Power Users and Creative Pros: Buy Now or Prepare for Custom Costs. If you need a high-end workstation with 32GB of RAM or a dedicated GPU, you are in the crosshairs of the memory shortage. Custom-built rigs are particularly sensitive to component pricing. If you find a pre-configured MacBook Pro or a Dell XPS with the specs you need, grab it. Waiting until Q2 for a custom build will likely result in a 15 to 20 percent price premium.

Budget Hunters: Wait for the Q1 Lull. The only group that might benefit from waiting is the extreme budget seeker. Late January and February often see clearance sales on last years models as retailers try to make room for the spring lineup. If you just need a basic machine for browsing and dont mind slightly older tech, the post-holiday inventory flush is your best friend.

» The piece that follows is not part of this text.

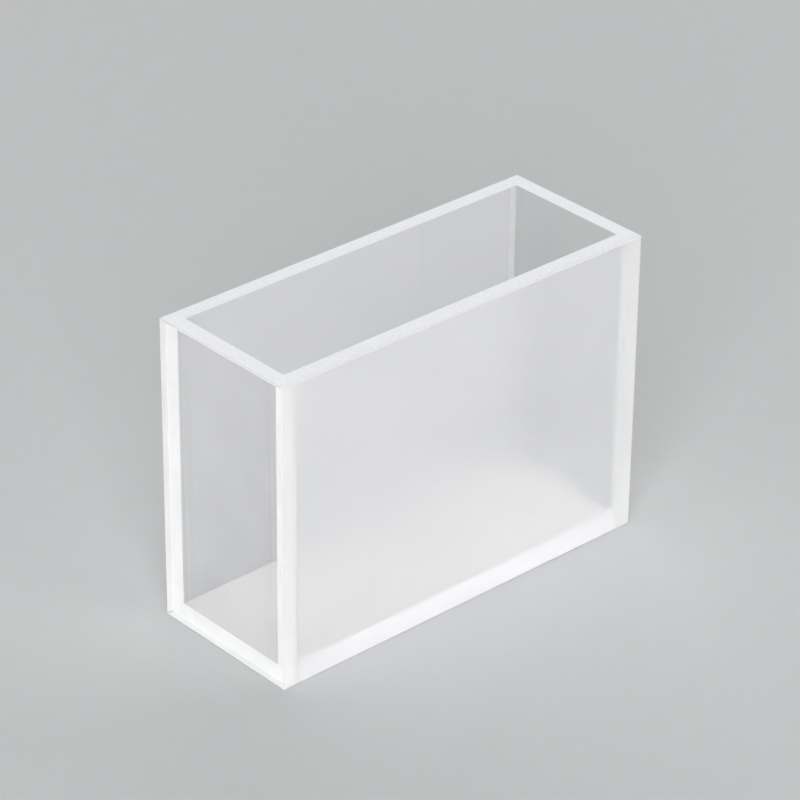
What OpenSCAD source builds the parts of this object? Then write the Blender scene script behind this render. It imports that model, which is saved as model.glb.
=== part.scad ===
// Rectangular quartz cuvette, open at the top.
// Five plates are cut, ground and fused face to face: two polished end windows run the full
// width, two broad walls with ground outer faces sit between them, and the base plate closes
// the bottom inside all four. The outer edges of the finished cell are then bevelled.
// Millimetres. +X is the light path, +Z is up, and the origin is under the middle of the base.

/* [Cavity] */
// Light path, measured between the inner faces of the two end windows
light_path = 30; // [5:0.5:60]
// Width of the cavity, between the inner faces of the two broad walls
cavity_width = 10; // [4:0.5:30]
// Depth of the cavity, from the rim down to the base plate
cavity_depth = 22; // [8:0.25:60]

/* [Plates] */
// Thickness of each polished end window
window_thick = 1.25; // [0.8:0.05:3]
// Thickness of each broad wall
wall_thick = 1.25; // [0.8:0.05:3]
// Thickness of the base plate
base_thick = 1.25; // [0.8:0.05:4]

/* [Edges] */
// How far the bevel is ground back from each outer edge of the cell
edge_bevel = 0.1; // [0.05:0.05:0.4]

/* [Hidden] */

outer_length = light_path + 2 * window_thick;
outer_width = cavity_width + 2 * wall_thick;
outer_height = cavity_depth + base_thick;

// How far the trimming block runs past the cell, so that no cut ends on a face
past = 1;

// A rectangle about the origin with its four corners cut off at 45 degrees.
module bevelled_rectangle(x_size, y_size) {
    x = x_size / 2;
    y = y_size / 2;
    b = edge_bevel;
    polygon([
        [x - b, -y], [x, b - y], [x, y - b], [x - b, y],
        [b - x, y], [-x, y - b], [-x, b - y], [b - x, -y]
    ]);
}

// The whole cell's outer form: a block with all twelve edges bevelled.
module bevelled_block() {
    translate([0, 0, outer_height / 2])
        intersection() {
            linear_extrude(outer_height, center = true)
                bevelled_rectangle(outer_length, outer_width);
            rotate([90, 0, 0])
                linear_extrude(outer_width + 2 * past, center = true)
                    bevelled_rectangle(outer_length, outer_height);
            rotate([90, 0, 90])
                linear_extrude(outer_length + 2 * past, center = true)
                    bevelled_rectangle(outer_width, outer_height);
        }
}

// One plate before its outer edges are ground: a box from its lowest corner, by its size.
module sawn_plate(corner, size) {
    translate(corner)
        cube(size);
}

// A polished end window: full width and full height, square to the light path.
// side is -1 for the left window and 1 for the right one.
module end_window(side) {
    intersection() {
        sawn_plate(
            [(side * (light_path + window_thick) - window_thick) / 2, -outer_width / 2, 0],
            [window_thick, outer_width, outer_height]
        );
        bevelled_block();
    }
}

// A broad wall: it fills the length between the windows and runs the full height.
// side is -1 for the front wall and 1 for the back one.
module broad_wall(side) {
    intersection() {
        sawn_plate(
            [-light_path / 2, (side * (cavity_width + wall_thick) - wall_thick) / 2, 0],
            [light_path, wall_thick, outer_height]
        );
        bevelled_block();
    }
}

module left_window() {
    color("lightsteelblue")
        end_window(-1);
}

module right_window() {
    color("lightsteelblue")
        end_window(1);
}

module front_wall() {
    color("whitesmoke")
        broad_wall(-1);
}

module back_wall() {
    color("whitesmoke")
        broad_wall(1);
}

// The base plate is let in between the windows and the walls, flush with their lower edges.
module base_plate() {
    color("gainsboro")
        sawn_plate(
            [-light_path / 2, -cavity_width / 2, 0],
            [light_path, cavity_width, base_thick]
        );
}

left_window();
right_window();
front_wall();
back_wall();
base_plate();
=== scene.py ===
import math

import bpy
import numpy as np
from mathutils import Matrix, Vector


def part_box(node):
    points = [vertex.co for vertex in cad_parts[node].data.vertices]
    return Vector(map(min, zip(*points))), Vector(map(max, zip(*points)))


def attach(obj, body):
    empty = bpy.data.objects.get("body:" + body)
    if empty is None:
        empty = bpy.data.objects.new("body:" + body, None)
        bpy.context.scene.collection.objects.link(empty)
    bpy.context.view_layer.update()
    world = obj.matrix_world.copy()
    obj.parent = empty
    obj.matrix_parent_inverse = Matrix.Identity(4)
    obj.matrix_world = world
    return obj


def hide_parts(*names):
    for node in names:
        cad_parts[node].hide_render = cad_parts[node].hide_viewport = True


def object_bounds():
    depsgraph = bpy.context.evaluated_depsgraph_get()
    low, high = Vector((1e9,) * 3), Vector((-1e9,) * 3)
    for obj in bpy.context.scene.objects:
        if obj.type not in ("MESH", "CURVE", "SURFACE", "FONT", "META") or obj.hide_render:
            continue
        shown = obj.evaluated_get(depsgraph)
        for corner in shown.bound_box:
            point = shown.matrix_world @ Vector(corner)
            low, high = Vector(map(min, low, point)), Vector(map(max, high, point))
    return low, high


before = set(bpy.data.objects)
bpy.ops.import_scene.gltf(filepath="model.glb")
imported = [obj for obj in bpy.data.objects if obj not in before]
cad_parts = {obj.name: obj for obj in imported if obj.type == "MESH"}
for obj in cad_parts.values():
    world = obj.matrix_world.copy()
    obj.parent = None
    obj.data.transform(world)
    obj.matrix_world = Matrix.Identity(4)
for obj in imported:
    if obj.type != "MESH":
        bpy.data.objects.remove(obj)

cad_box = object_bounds()

# ---------------------------------------------------------------------------------------------
# End windows
# Two plates of fused quartz, lapped and polished clear on both broad faces. They run the full
# width and height of the cell and close the ends of the walls and the base. Their narrow edges
# are ground flush with the walls after joining, and the cell's outer edges are bevelled.
# ---------------------------------------------------------------------------------------------

BEVEL = 0.1e-3  # setback of the ground bevel along the cell's outer edges
BEVEL_STEPS = 3
QUARTZ_IOR = 1.458
PIT_DEPTH = 0.03e-3  # how deep the grit's pits are
PIT_WIDTH = 0.2e-3  # how wide the pits are drawn
CLOUD_SWING = 0.03  # how far the clouds change the fractured share, either way
WINDOW_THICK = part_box("left_window")[1].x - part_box("left_window")[0].x
# The corner of the cavity, in plan, where x and y are positive.
INNER_CORNER = (cad_box[1].x - WINDOW_THICK, cad_box[1].y - WINDOW_THICK, 0.0)
SIDES = ("-x", "+x", "-y", "+y", "-z", "+z")


def linear(hex_colour):
    """A colour written as sRGB hex, as the linear red, green, blue and alpha that a shader takes.

    A channel c up to 0.04045 becomes c / 12.92, and a brighter one ((c + 0.055) / 1.055) ** 2.4."""
    channels = np.array([int(hex_colour[i:i + 2], 16) for i in (1, 3, 5)]) / 255
    curve = np.where(channels <= 0.04045, channels / 12.92, ((channels + 0.055) / 1.055) ** 2.4)
    return (*curve.tolist(), 1.0)


def add_node(tree, kind, inputs=None, **settings):
    """Adds a shader node. settings are its own properties, and inputs gives a value, or a socket to
    link, for each input by name or by number."""
    made = tree.nodes.new(kind)
    for name, value in settings.items():
        setattr(made, name, value)
    for key, value in (inputs or {}).items():
        if isinstance(value, bpy.types.NodeSocket):
            tree.links.new(value, made.inputs[key])
        else:
            made.inputs[key].default_value = value
    return made


def new_material(name):
    """An empty material, as its node tree, its output node and the socket of Object coordinates."""
    material = bpy.data.materials.new(name)
    material.use_nodes = True
    tree = material.node_tree
    tree.nodes.clear()
    output = add_node(tree, "ShaderNodeOutputMaterial")
    place = add_node(tree, "ShaderNodeTexCoord").outputs["Object"]
    return material, tree, output, place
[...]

Why Windows 10 is the Final Push

Beyond the supply chain drama, there is the ticking clock of software support. Microsoft is officially ending support for Windows 10, and while that might seem like a corporate nudge to get you to spend money, the security implications are real.

The Q4 shipment surge was partly driven by businesses finally accepting that the Windows 10 era is over. For you, this means that the market is currently flooded with Windows 11-optimized hardware. Upgrading now ensures you are on a platform that will receive security patches and feature updates for years to come. Staying on Windows 10 past 2025 is essentially leaving your front door unlocked; it is no longer a viable long-term strategy.

Conclusion: Navigating a Volatile 2026

The 2025 holiday shipment numbers were a surprise to many, but they should be viewed as a signal rather than a celebration. We are entering a period of significant volatility in the PC market. Between the looming RAM scarcity and the geopolitical shifts affecting tariffs, the stability we have enjoyed over the last year is evaporating.

My final verdict is simple: don't let the current availability lull you into a sense of security. The high shipment volume we just saw was a pre-emptive strike by manufacturers to beat rising costs. By following their lead and securing your hardware now—focusing on 16GB of DDR5 memory and Windows 11 compatibility—you can avoid the price hikes that are almost certainly coming in the second half of 2026. Be smart, stay ahead of the curve, and buy before the inventory hedge runs out.